See: http://jspha.com/posts/all_you_wanted_to_know_about_types_bu...

1 comments

OK. All I am trying to say is that there are different kinds of strong-typed languages, and neither one is "safer" or superior.
I don't think that's true, though. There are "safer" languages (for the informal notion of safety we're discussing). You're free to argue that the safety you gain in one language is not worth the effort, but you cannot argue that every language is equally safe.
Why no? The technical term "type safety" as described in the link above, implies that each value has a type, this type doesn't change during the evolution of a program, etc. How does it differ from the guarantees we have in so-called strong-typed languages?

The fact that compiler is refusing to compile type-mismatching expression for a simple built-in types doesn't imply that it is "safer". Other languages, notably Lisp and Erlang will catch and signal the same error later, at runtime.

I am not a Haskell guru, but what I see, especially in the case of Monads, is an implicit type-tagging with additional tag - name it State, or IO, or Safe and then type-checking against them.

I cannot see the fundamental difference which gives that "extra safety".

>How does it differ from the guarantees we have in so-called strong-typed languages?

If you mean "dynamically typed" languages, then it differs in that they do not have types.

>The fact that compiler is refusing to compile type-mismatching expression for a simple built-in types doesn't imply that it is "safer"

No, it does not imply that.
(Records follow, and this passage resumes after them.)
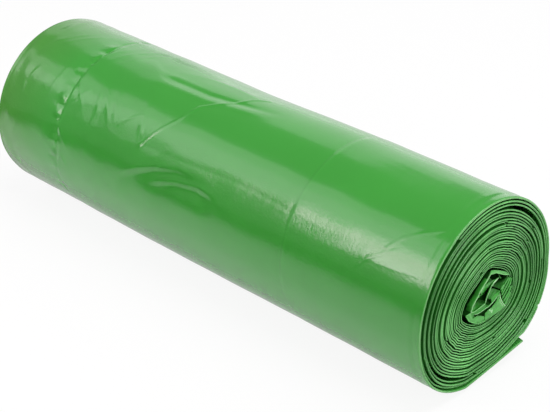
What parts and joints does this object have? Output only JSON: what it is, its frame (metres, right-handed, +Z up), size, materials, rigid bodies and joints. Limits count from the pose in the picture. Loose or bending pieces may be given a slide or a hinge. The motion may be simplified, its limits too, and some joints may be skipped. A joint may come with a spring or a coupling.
{
  "type": "bin bag roll",
  "caption": "Coreless roll of folded bin bags lying on its side, with wound turns and a crumpled hollow at its ends and a free end near the floor.",
  "frame": {"origin": "on the floor under the middle of the roll", "axes": "+X along the roll, +Z up, +Y towards the tip of the free end"},
  "size_m": [0.35, 0.1114, 0.1103],
  "materials": {
    "film": "glossy"
  },
  "bodies": {
    "root": {"bag_roll": "film"}
  },
  "joints": []
}
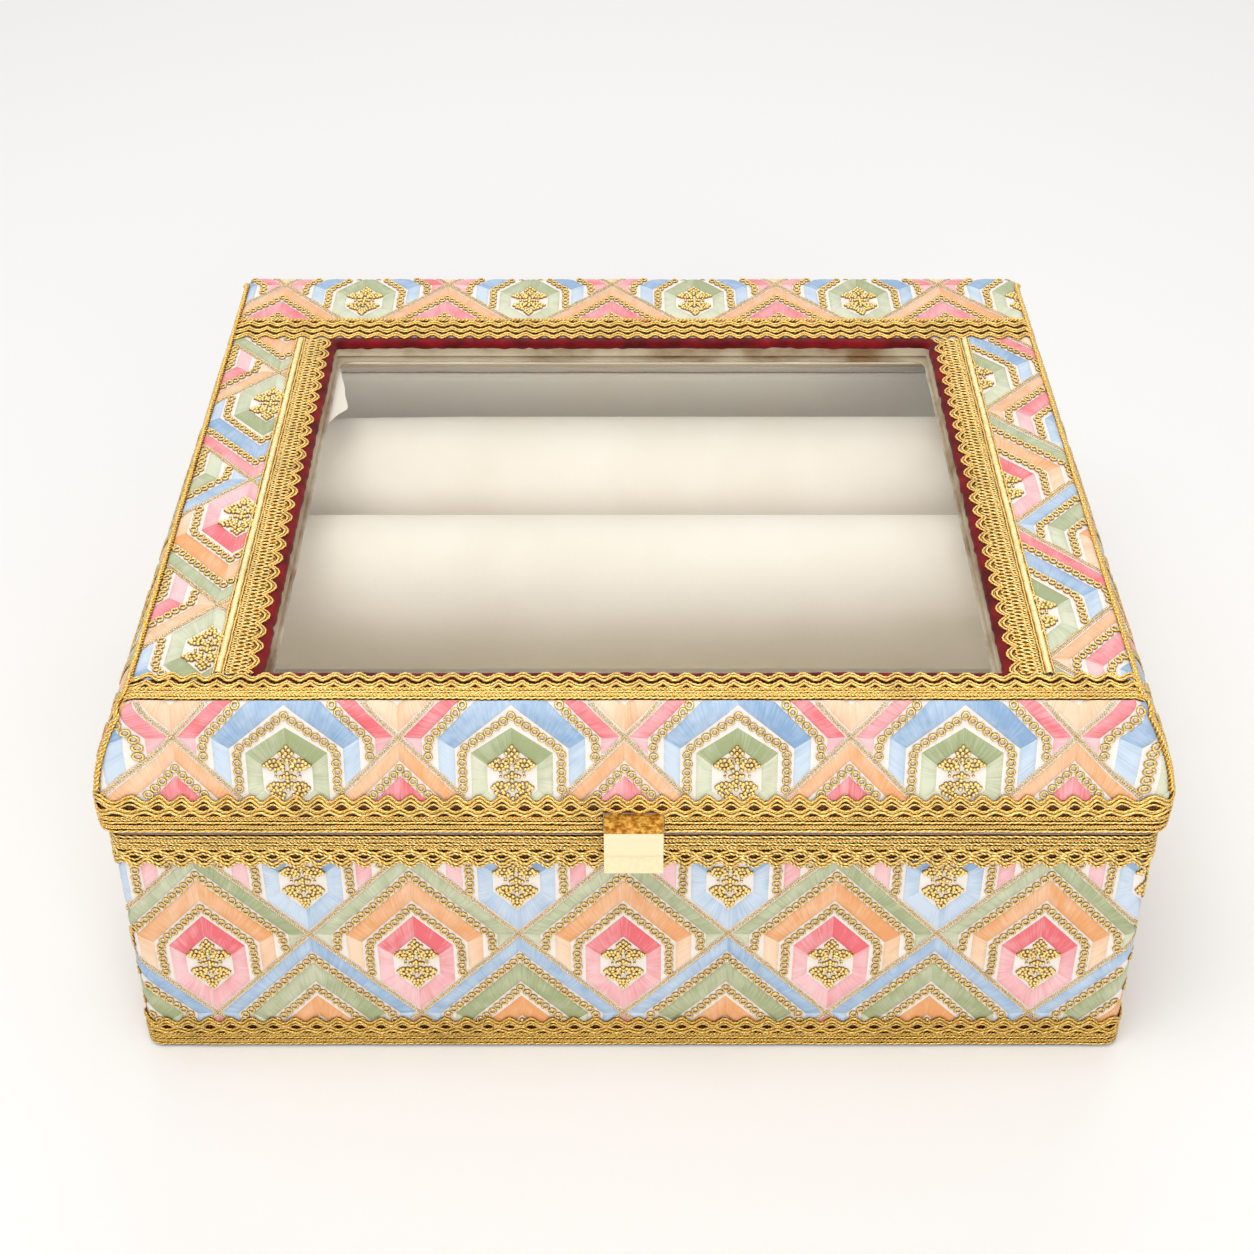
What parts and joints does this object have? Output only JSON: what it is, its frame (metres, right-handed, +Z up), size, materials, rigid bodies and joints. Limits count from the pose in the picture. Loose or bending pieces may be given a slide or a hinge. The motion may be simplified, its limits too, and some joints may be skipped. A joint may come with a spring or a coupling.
{
  "type": "bangle box",
  "caption": "Rectangular fabric covered box with a hinged glass lid, gold lace trim, a front clasp and padded rolls in notched rests that hold bangles.",
  "frame": {"origin": "middle of the underside, on the surface the box stands on", "axes": "+X to the box's right as seen from the front, +Y to the back, +Z up; the clasp faces -Y"},
  "size_m": [0.3048, 0.2765, 0.1306],
  "materials": {
    "embroidered_cloth": "off-white cloth with satin stitched bands in pink, peach, green and blue and gold ring chains",
    "gold_lace": "metallic gold thread lace and cord",
    "cream_velvet": "short pile cream velvet",
    "red_velvet": "short pile deep red velvet",
    "grey_board": "pressed board, stands in for dense greyboard",
    "clear_glass": "clear float glass",
    "glazing_tape": "aged translucent adhesive tape",
    "pale_brass": "polished pale gold plate",
    "beech_dowel": "sanded beech",
    "black_paper": "black paper sheet"
  },
  "bodies": {
    "base": {"base_wall_lining": "cream_velvet", "floor_pad": "cream_velvet", "roll_rest_left": "cream_velvet", "roll_rest_right": "cream_velvet", "base_board_back": "grey_board", "base_board_front": "grey_board", "base_board_left": "grey_board", "base_board_right": "grey_board", "bottom_board": "grey_board", "base_cover": "embroidered_cloth", "base_foot_lace": "gold_lace", "base_top_lace": "gold_lace", "base_rim_binding": "red_velvet", "underside_sheet": "black_paper", "catch_plate": "pale_brass", "catch_stud": "pale_brass", "hinge_leaf_base_left": "pale_brass", "hinge_leaf_base_right": "pale_brass", "hinge_pin_left": "pale_brass", "hinge_pin_right": "pale_brass", "hinge_nail_base_left_a": "pale_brass", "hinge_nail_base_left_b": "pale_brass", "hinge_nail_base_right_a": "pale_brass", "hinge_nail_base_right_b": "pale_brass"},
    "lid": {"lid_board_front": "grey_board", "lid_board_right": "grey_board", "lid_board_back": "grey_board", "lid_board_left": "grey_board", "lid_top_board": "grey_board", "lid_cover": "embroidered_cloth", "window_liner": "red_velvet", "glass_pane": "clear_glass", "glazing_tape": "glazing_tape", "lid_top_lining": "cream_velvet", "lid_wall_lining": "cream_velvet", "lid_rim_lace": "gold_lace", "window_lace_front": "gold_lace", "window_lace_back": "gold_lace", "window_lace_left": "gold_lace", "window_lace_right": "gold_lace", "lid_edge_cord_left": "gold_lace", "lid_edge_cord_right": "gold_lace", "hinge_leaf_lid_left": "pale_brass", "hinge_leaf_lid_right": "pale_brass", "clasp_tab": "pale_brass", "clasp_nail": "pale_brass", "hinge_nail_lid_left_a": "pale_brass", "hinge_nail_lid_left_b": "pale_brass", "hinge_nail_lid_right_a": "pale_brass", "hinge_nail_lid_right_b": "pale_brass"},
    "back_roll": {"back_roll_dowel": "beech_dowel", "back_roll_end_disc_left": "cream_velvet", "back_roll_end_disc_right": "cream_velvet", "back_roll_pad": "cream_velvet"},
    "front_roll": {"front_roll_dowel": "beech_dowel", "front_roll_end_disc_left": "cream_velvet", "front_roll_end_disc_right": "cream_velvet", "front_roll_pad": "cream_velvet"}
  },
  "joints": [
    {"name": "lid_hinge", "type": "hinge", "parent": "base", "child": "lid", "pos_m": [0, 0.1342, 0.09], "axis": [-1, 0, 0], "range_deg": [0, 105]},
    {"name": "back_roll_lift", "type": "slide", "parent": "base", "child": "back_roll", "axis": [0, 0, 1], "range_m": [0, 0.016]},
    {"name": "front_roll_lift", "type": "slide", "parent": "base", "child": "front_roll", "axis": [0, 0, 1], "range_m": [0, 0.016]}
  ]
}
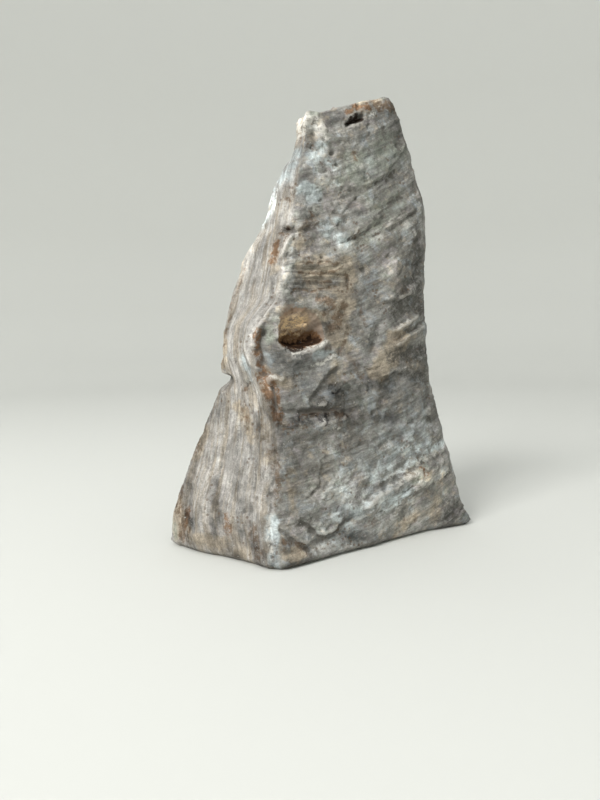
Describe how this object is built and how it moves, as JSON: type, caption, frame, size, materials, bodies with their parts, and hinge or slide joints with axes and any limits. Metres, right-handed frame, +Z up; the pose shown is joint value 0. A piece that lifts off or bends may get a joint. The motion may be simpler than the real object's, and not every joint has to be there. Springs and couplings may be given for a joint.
{
  "type": "soapstone block",
  "caption": "Raw upright block of layered soapstone for carving, tapering to a narrow top, with a niche in its cleaved front and a flat foot.",
  "frame": {"origin": "middle of the bounding box at the flat foot the block stands on", "axes": "+Z up, the cleaved front with the niche towards -Y, +X to the right as seen from the front"},
  "size_m": [0.1766, 0.1282, 0.2435],
  "materials": {
    "soapstone": "raw cleaved and chipped soapstone, grey with pinkish beige layers, rusty stains and pale scratches, matt"
  },
  "bodies": {
    "root": {"soapstone_block": "soapstone"}
  },
  "joints": []
}
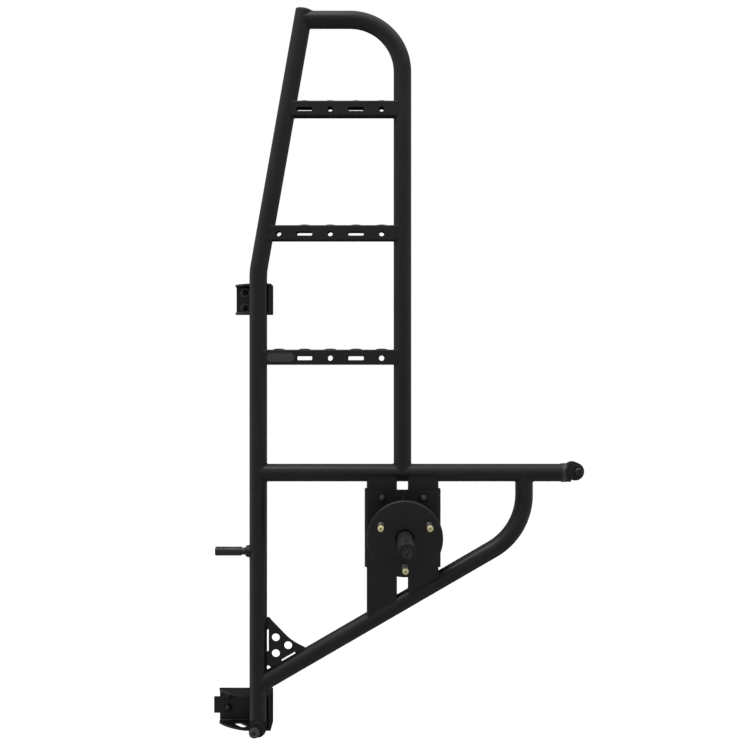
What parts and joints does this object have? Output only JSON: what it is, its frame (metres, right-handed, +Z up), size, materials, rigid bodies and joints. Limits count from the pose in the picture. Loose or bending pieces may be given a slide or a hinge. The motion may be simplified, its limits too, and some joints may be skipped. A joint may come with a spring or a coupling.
{
  "type": "van rear door ladder with spare wheel carrier",
  "caption": "Bent steel tube ladder for a van rear door, with grip-dimpled rungs, door brackets, a braced spare wheel carrier plate and a hub stub, in black powder coat.",
  "frame": {"origin": "middle of the lower bracket's flat back face, where it lies on the van door", "axes": "+Z up, +Y into the door, +X to the right seen from behind the van"},
  "size_m": [0.9406, 0.5063, 1.8333],
  "materials": {
    "black_powder_coat": "satin black powder coat on steel",
    "black_plastic": "matt black moulded plastic",
    "grey_plate": "plain satin dark grey plate",
    "gloss_grip": "glossy black sleeve",
    "steel_bolts": "dull dark zinc on steel",
    "brass_nuts": "pale yellow brass-coloured plating"
  },
  "bodies": {
    "root": {"left_stile": "black_powder_coat", "stile_top_cap": "black_plastic", "right_stile": "black_powder_coat", "cross_tube": "black_powder_coat", "diagonal_brace": "black_powder_coat", "rung_top": "black_powder_coat", "rung_middle": "black_powder_coat", "rung_bottom": "black_powder_coat", "name_plate_blank": "grey_plate", "corner_gusset": "black_powder_coat", "upper_bracket": "black_powder_coat", "lower_bracket": "black_powder_coat", "lower_eye_sleeve": "black_powder_coat", "lower_eye_bushing": "black_plastic", "lower_eye_bolt": "steel_bolts", "end_collar": "black_powder_coat", "end_eye_sleeve": "black_powder_coat", "end_eye_bushing": "black_plastic", "end_eye_bolt": "steel_bolts", "side_peg_nut": "black_powder_coat", "side_peg_grip": "gloss_grip", "upright_left": "black_powder_coat", "upright_right": "black_powder_coat", "slide_plate": "black_powder_coat", "slide_bolt_upper_left": "steel_bolts", "slide_bolt_upper_right": "steel_bolts", "slide_bolt_lower_left": "steel_bolts", "slide_bolt_lower_right": "steel_bolts", "standoff_tube": "black_powder_coat", "standoff_rib_top": "black_powder_coat", "standoff_rib_bottom": "black_powder_coat", "wheel_disc": "black_powder_coat", "wheel_stud_left": "steel_bolts", "wheel_stud_right": "steel_bolts", "wheel_stud_bottom": "steel_bolts", "lug_nut_left": "brass_nuts", "lug_nut_right": "brass_nuts", "lug_nut_bottom": "brass_nuts", "hub_stub": "black_powder_coat", "hub_stub_cap": "black_plastic"}
  },
  "joints": []
}
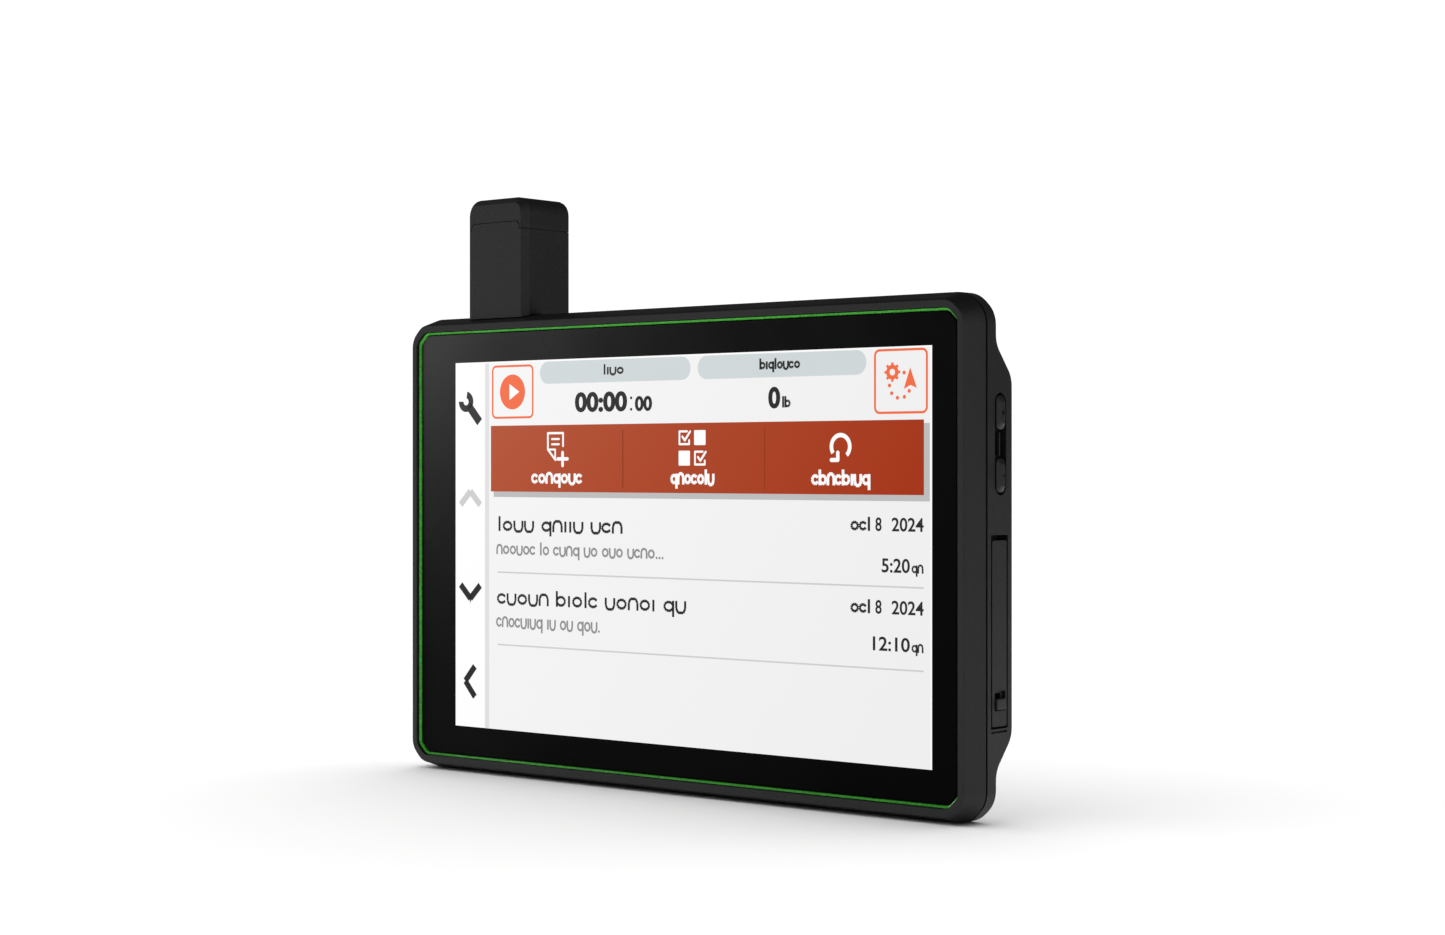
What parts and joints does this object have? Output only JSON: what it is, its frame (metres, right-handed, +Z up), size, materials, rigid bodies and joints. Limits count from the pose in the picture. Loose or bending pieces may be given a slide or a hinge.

It means that.

>Other languages, notably Lisp and Erlang will catch and signal the same error later, at runtime.

Precisely. So if that piece of code was not executed, you do not know that it is incorrect. If that branch is only followed rarely, your incorrect code is out there in production waiting to blow up when it finally does run that branch.

>I am not a Haskell guru, but what I see, especially in the case of Monads, is an implicit type-tagging with additional tag

The article in question does a good job of explaining monads.

> The fact that compiler is refusing to compile type-mismatching expression for a simple built-in types doesn't imply that it is "safer".

That's not all a statically typed language does.

Regardless, they are safer. The usual counterargument goes that this safety is too much of a burden, or not worth it, etc. But nobody I know argues they are equally safe.

Because you've defined "safety" to encompass several orthogonal concepts and as such is meaningless. If you look at each axis on it's own ( type safety, memory safety, exceptional safety ) then Haskell will come out as safer than nearly any other available tool.